The endless flow of oil in the Gulf of Mexico is overshadowing the blood spilt and the blood to come from this tragedy.

The endless flow of oil in the Gulf of Mexico is overshadowing the blood spilt and the blood to come from this tragedy.

Eleven workers died in the April 20 the Deepwater Horizon oil rig explosion off the Louisiana coastline.

Transocean, the drilling contractor that leased the oil rig to British Petroleum (BP), lists them as “missing” on its website, which means the coast guard did not find their bodies.

Seventeen were injured, suffering burns, broken bones, and the suffocation of smoke inhalation. Fortunately, 98 others escaped unharmed.

Offshore oil rigs are danger zones for workers.

According to this sector’s regulator, the U.S. Minerals Management Service, 105 people have died with 1,838 people injured, in oil rig accidents and spills in the past 13 years.

The Gulf of Mexico is particularly deadly.

It outstrips the Pacific region for both deaths and injuries. Between 2006 and 2009, 30 people have died and 1,347 were injured, compared to the Pacific region’s zero fatalities and 72 injured.

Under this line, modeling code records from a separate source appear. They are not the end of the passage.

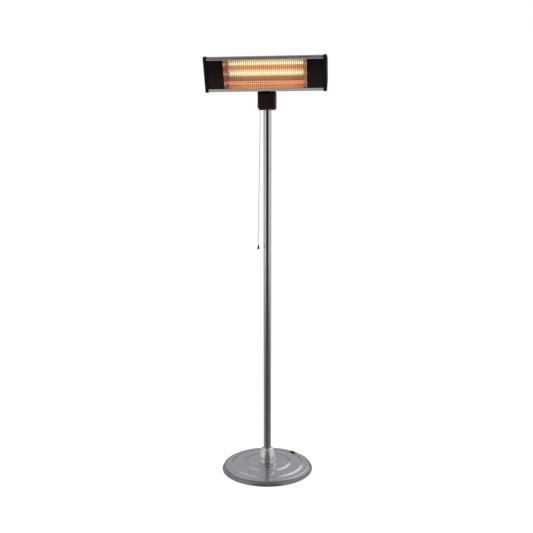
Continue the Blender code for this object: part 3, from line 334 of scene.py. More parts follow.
# Copies of one piece at marked places, each turned so that its own Z follows the place's aim.
copies, source, target = new_tree("copies at places", [("Piece", "NodeSocketObject"),
                                                       ("Finish", "NodeSocketMaterial")])
marked = add(copies, "GeometryNodeMeshToPoints", {"Mesh": source.outputs["Geometry"]})
aim = add(copies, "GeometryNodeInputNamedAttribute", {"Name": "aim"}, data_type="FLOAT_VECTOR")
turn = add(copies, "FunctionNodeAlignRotationToVector", {"Vector": aim.outputs[0]}, axis="Z")
pattern = add(copies, "GeometryNodeObjectInfo", {"Object": source.outputs["Piece"]})
stamped = add(copies, "GeometryNodeInstanceOnPoints",
              {"Points": marked.outputs[0], "Instance": pattern.outputs["Geometry"],
               "Rotation": turn.outputs[0]})
close_tree(copies, source, target, stamped.outputs[0])


def copied(pattern_mesh, places, finish):
    """One mesh that holds a copy of the pattern at each (place, aim)."""
    start = bpy.data.meshes.new("places")
    start.from_pydata([tuple(spot) for spot, _ in places], [], [])
    aims = start.attributes.new("aim", "FLOAT_VECTOR", "POINT")
    for item, (_, way) in zip(aims.data, places):
        item.vector = way
    sample = bpy.data.objects.new("sample", pattern_mesh)
    bpy.context.scene.collection.objects.link(sample)
    mesh = grown(copies, start, Piece=sample, Finish=finish)
    bpy.data.objects.remove(sample)
    return mesh


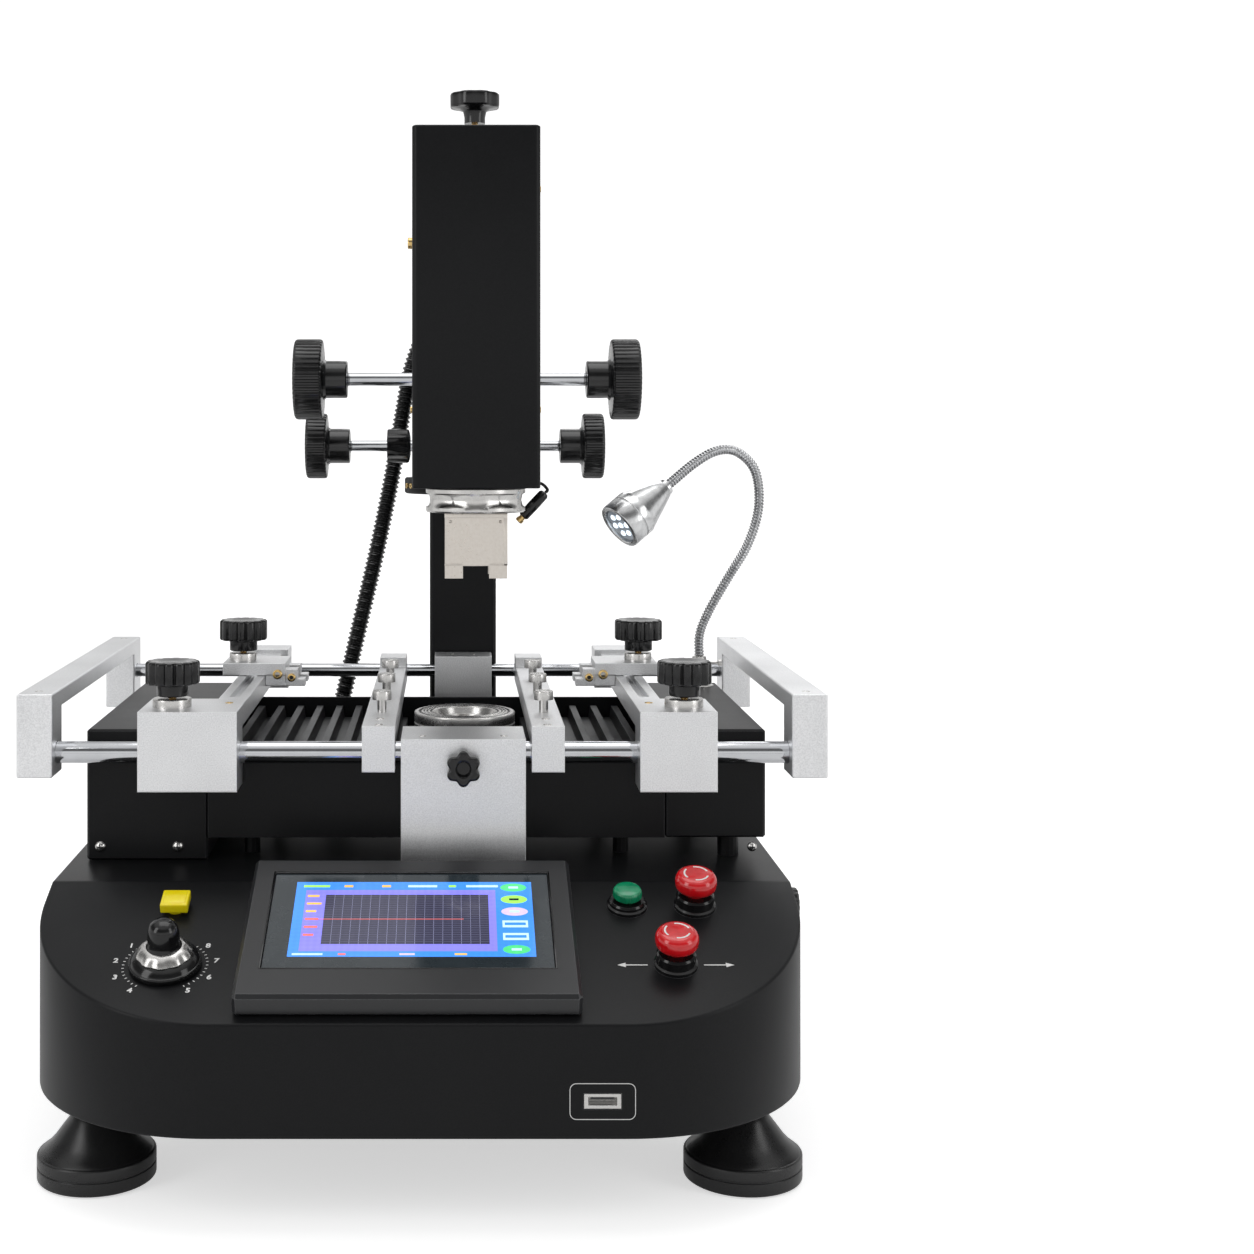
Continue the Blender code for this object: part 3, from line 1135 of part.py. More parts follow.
def make_axes():
    hang("arm_swivel", (COLUMN_X, COLUMN_Y, SADDLE_BOTTOM_Z), "swivel_collar", "arm_saddle")
    hang("arm_slide", (COLUMN_X, COLUMN_Y, BEAM_BOTTOM_Z), "arm_beam", "arm_end_cap")
    hang("head_slide", (HEAD_X, SLIDE_ROD_Y, BOTTOM_PLATE_Z), "head_housing", "slide_frame",
         "head_flange", "hose_elbow")
    hang("nozzle", (HEAD_X, AIR_Y, HEAD_BOTTOM_Z - FLANGE_HEIGHT), "hot_air_nozzle")
    hang("height_wheel", (HEAD_CENTRE_X, HEAD_SHAFT_Y, HEAD_SHAFT_Z), "height_shaft",
         "height_knob_left", "height_knob_right")
    hang("reach_wheel", (ARM_CENTRE_X, ARM_SHAFT_Y, ARM_SHAFT_Z), "reach_shaft",
         "reach_knob_left", "reach_knob_right")
    hang("lamp", (*LAMP_FOOT, TRAY_TOP_Z + LAMP_POST_HEIGHT), "lamp_socket", "lamp_neck",
         "lamp_shade")
    for name, (low_x, high_x, inward) in CARRIAGES.items():
        rail_x = high_x - RAIL_WIDTH / 2 if inward > 0 else low_x + RAIL_WIDTH / 2
        hang("carriage_" + name, (rail_x, FRONT_ROD_Y, FRONT_ROD_Z), "carriage_" + name)
        hang("clamp_" + name, (rail_x, CLAMP_Y, CARRIAGE_TOP_Z), "board_clamp_" + name)
        hang("bar_" + name, (BARS[name], FRONT_ROD_Y, FRONT_ROD_Z), "support_bar_" + name)


make_axes()
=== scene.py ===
# %% [markdown]
# # A bench rework station, dressed in Blender
# The machine blows hot air on one chip of a circuit board while black ribbed plates warm
# the board from below. The measured solids come in first, as a frame that stays put. Each
# cell then either gives a solid a finish, or builds a finer piece round it.

# %% Load the measured frame
import bpy
import bmesh
import math
from mathutils import Matrix, Vector


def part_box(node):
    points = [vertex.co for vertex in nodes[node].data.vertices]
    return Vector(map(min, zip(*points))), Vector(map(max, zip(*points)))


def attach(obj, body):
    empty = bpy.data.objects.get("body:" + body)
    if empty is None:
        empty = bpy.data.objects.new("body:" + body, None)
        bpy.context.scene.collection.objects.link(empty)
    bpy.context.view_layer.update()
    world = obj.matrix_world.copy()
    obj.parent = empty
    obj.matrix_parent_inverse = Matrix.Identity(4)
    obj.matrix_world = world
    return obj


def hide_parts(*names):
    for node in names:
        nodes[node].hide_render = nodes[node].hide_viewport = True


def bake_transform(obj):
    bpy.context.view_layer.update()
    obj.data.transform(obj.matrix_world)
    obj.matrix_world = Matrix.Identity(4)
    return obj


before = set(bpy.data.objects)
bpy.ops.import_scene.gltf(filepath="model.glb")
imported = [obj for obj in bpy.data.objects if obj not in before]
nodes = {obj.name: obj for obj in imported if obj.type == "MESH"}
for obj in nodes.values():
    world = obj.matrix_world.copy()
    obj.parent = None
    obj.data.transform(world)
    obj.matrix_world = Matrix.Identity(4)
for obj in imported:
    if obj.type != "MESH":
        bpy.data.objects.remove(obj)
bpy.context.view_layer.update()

# %% [markdown]
# ## The camera
# The photograph was taken level and from straight in front, at about the height of the lower
# handwheels. A long lens keeps the sides upright. The machine stands left of the middle of the
# picture, so the lens is shifted and the camera isn't turned.

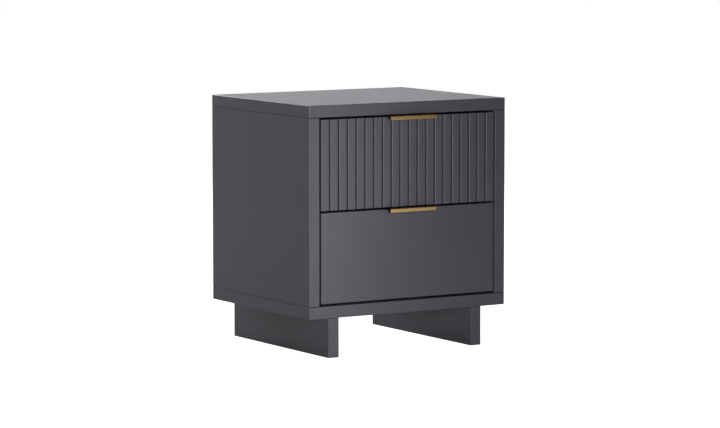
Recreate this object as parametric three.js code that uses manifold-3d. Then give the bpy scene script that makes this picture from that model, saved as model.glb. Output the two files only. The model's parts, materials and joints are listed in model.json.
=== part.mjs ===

But the risk the explosion poses to workers does not end with the explosion nor with oil rig workers themselves.

The 20,000 workers recruited and deployed to deal with the oil spill, from laying down water barriers to raking oil out of beaches, face a lesser-known danger: over-exposure to petroleum products.

Few television viewers are thinking about the risks facing the clean-up crews, even as they sympathize with the wild birds covered in oil on Louisiana beaches.

If more than 160 million litres of oil is hard on the Gulf’s wildlife, think what it can do to the human population.

Crude oil breaks down into hundreds of different chemicals.

Exposure on the skin or by inhaling oil droplets in the air leads to, among other effects, damage ranging from headaches and dizziness to a damaged nervous system or even cancer.

These effects can linger for years, depending on the length of exposure and whether proper safety gear was used.

Then there are more than three million litres of oil dispersants, which the United States’ Environmental Protection Agency authorized for underwater and surface use only in the face of this emergency. Workers are being paid $10/hour for up to 12 hour days, get four hours training, have minimal safety gear, sometimes just a handkerchief and gloves, and then are deployed into a toxic zone.

Occupational safety training gets short shrift in emergencies, despite the risks of hiring thousands of inexperienced people to do the grunt work.

Major media outlets are already reporting on workers going to hospital. This is just the beginning.

While British Petroleum is footing the bill for their wages, it must also create a long-term health insurance plan for these workers to ensure they are taken care of in a country where quality health care is unavailable to the very people who would take a $10/hour job cleaning up an oil spill. Workers, too, must organize, demand and use the respirators, clean-up suits and gear they need to protect themselves from further harm.

This oil spill is bad enough. We must not add workers’ blood to this disaster.

Peter Moore is a freelance writer based in Ottawa and former editor of the Industrial Worker newspaper of the Industrial Workers of the World.